TASK BRIEF = Your task is to count the lines of the entries below that include the word "from" and to give only the resulting number.

Parts and joints as JSON =
━━━━━━━━━━━━━━━━

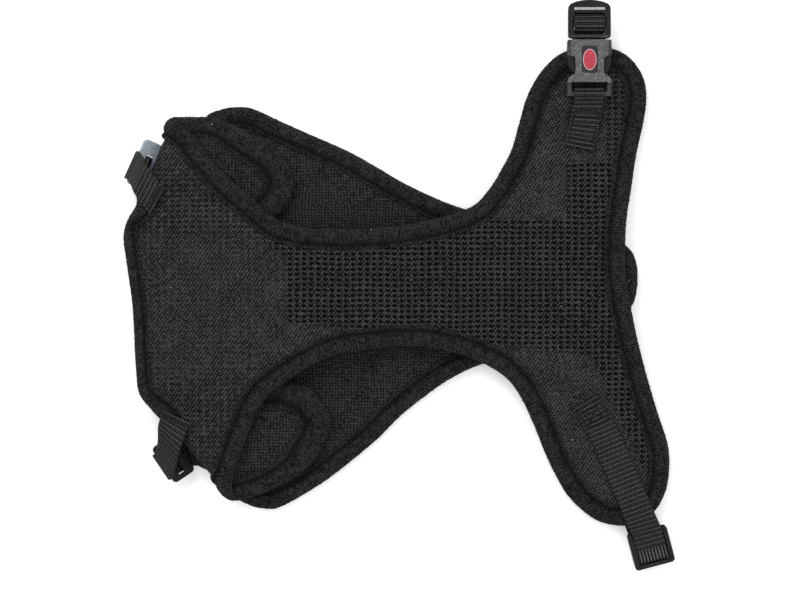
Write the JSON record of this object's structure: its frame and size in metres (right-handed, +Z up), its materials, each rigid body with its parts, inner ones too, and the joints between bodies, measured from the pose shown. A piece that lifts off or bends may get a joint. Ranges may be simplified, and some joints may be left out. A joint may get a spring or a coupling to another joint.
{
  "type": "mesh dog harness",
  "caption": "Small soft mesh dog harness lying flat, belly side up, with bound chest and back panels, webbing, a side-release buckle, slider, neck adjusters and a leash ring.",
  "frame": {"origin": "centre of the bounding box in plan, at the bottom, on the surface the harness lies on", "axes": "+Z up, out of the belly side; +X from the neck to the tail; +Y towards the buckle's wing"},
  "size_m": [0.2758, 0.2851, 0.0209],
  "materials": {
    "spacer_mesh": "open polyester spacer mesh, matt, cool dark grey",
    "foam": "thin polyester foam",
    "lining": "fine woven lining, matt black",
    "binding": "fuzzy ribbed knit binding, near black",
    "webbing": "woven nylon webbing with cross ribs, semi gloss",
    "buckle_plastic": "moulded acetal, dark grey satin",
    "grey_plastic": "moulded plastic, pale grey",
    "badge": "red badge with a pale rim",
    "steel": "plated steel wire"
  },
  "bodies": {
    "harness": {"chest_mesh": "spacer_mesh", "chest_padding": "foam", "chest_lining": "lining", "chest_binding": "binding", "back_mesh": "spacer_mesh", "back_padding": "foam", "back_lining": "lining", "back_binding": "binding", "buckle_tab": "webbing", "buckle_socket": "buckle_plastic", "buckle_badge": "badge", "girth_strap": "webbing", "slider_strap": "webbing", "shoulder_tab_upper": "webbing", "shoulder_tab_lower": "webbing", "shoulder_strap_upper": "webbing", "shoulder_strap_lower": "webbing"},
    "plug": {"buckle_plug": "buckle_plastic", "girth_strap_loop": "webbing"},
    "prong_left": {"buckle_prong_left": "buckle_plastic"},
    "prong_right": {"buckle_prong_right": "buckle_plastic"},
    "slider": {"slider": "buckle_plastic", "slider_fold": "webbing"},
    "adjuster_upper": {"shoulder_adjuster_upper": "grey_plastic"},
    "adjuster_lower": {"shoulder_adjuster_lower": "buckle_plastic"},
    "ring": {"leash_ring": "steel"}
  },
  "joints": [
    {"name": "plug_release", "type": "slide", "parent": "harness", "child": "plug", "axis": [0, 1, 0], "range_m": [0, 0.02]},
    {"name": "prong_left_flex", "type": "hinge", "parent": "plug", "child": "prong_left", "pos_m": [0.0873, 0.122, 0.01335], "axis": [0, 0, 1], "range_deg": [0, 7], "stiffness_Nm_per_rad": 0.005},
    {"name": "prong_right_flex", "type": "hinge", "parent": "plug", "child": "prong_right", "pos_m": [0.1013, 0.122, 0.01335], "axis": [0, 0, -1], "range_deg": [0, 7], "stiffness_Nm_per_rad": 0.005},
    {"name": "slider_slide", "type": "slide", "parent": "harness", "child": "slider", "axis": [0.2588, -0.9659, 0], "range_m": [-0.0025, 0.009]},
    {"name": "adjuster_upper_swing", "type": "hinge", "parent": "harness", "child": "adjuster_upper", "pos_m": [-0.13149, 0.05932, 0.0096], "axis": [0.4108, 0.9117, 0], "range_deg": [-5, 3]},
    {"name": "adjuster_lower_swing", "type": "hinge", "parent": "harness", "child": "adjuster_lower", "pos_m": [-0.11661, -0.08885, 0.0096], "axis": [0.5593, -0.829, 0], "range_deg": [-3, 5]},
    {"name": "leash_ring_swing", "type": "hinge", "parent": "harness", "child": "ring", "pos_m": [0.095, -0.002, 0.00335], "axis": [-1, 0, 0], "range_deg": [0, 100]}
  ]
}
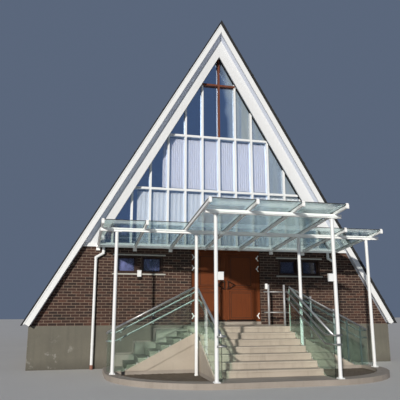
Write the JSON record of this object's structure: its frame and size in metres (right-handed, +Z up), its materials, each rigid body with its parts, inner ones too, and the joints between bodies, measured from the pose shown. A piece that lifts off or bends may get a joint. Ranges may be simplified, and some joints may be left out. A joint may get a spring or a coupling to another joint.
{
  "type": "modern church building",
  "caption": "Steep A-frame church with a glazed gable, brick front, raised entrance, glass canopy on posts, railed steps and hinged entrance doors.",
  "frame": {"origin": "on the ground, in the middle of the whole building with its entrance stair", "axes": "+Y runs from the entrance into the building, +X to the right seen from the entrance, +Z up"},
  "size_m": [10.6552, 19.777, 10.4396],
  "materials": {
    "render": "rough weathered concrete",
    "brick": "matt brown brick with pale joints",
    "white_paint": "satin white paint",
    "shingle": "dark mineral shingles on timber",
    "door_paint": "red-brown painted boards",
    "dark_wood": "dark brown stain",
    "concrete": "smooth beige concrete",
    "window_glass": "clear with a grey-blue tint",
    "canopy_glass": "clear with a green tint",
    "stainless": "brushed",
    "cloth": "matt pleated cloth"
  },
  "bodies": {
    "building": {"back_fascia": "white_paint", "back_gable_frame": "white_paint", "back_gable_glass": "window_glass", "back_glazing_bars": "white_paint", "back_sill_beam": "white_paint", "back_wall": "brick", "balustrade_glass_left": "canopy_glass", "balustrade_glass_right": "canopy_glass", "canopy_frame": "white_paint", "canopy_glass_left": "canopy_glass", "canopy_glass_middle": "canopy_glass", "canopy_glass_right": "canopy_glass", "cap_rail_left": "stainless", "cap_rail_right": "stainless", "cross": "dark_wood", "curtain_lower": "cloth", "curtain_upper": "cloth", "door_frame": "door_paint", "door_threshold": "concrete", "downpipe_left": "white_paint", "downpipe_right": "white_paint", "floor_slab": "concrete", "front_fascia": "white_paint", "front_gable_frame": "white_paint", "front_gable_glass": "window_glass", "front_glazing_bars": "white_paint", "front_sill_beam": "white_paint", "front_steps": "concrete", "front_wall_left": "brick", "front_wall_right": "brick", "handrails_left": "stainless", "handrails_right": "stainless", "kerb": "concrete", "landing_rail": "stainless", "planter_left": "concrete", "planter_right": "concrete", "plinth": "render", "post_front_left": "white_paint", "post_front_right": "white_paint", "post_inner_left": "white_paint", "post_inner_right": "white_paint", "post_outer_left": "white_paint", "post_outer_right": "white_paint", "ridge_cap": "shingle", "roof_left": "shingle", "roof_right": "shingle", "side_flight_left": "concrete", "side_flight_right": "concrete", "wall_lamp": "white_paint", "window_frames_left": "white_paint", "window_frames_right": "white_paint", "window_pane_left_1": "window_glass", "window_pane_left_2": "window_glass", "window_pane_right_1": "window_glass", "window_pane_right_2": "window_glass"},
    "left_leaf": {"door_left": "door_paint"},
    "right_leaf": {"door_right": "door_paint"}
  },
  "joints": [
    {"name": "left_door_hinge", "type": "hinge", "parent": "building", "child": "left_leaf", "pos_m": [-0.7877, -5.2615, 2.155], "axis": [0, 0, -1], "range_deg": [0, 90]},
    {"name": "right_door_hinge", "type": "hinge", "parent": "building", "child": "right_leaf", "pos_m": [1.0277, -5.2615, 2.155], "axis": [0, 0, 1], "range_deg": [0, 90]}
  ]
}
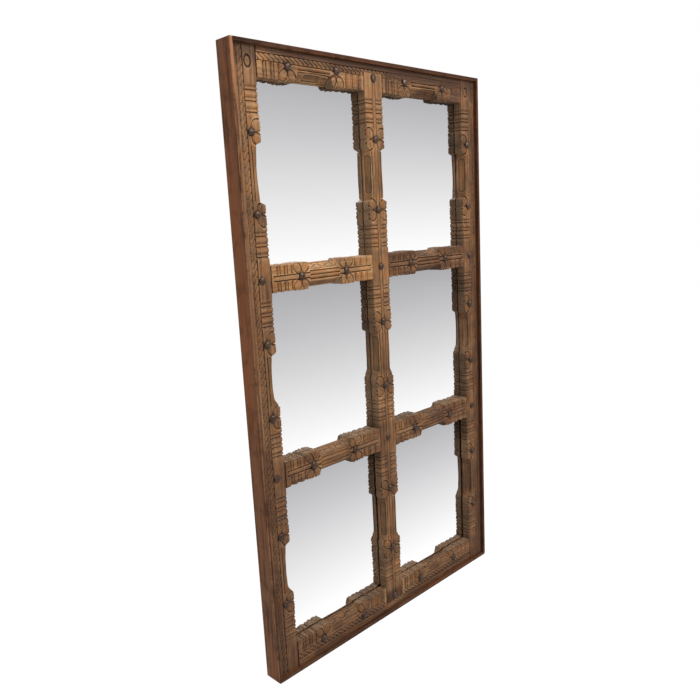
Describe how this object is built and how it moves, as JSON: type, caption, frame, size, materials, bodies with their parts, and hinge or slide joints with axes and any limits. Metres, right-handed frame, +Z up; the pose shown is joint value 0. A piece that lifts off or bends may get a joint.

━━━━━━━━━━━━━━━━

TASK RESPONSE = 4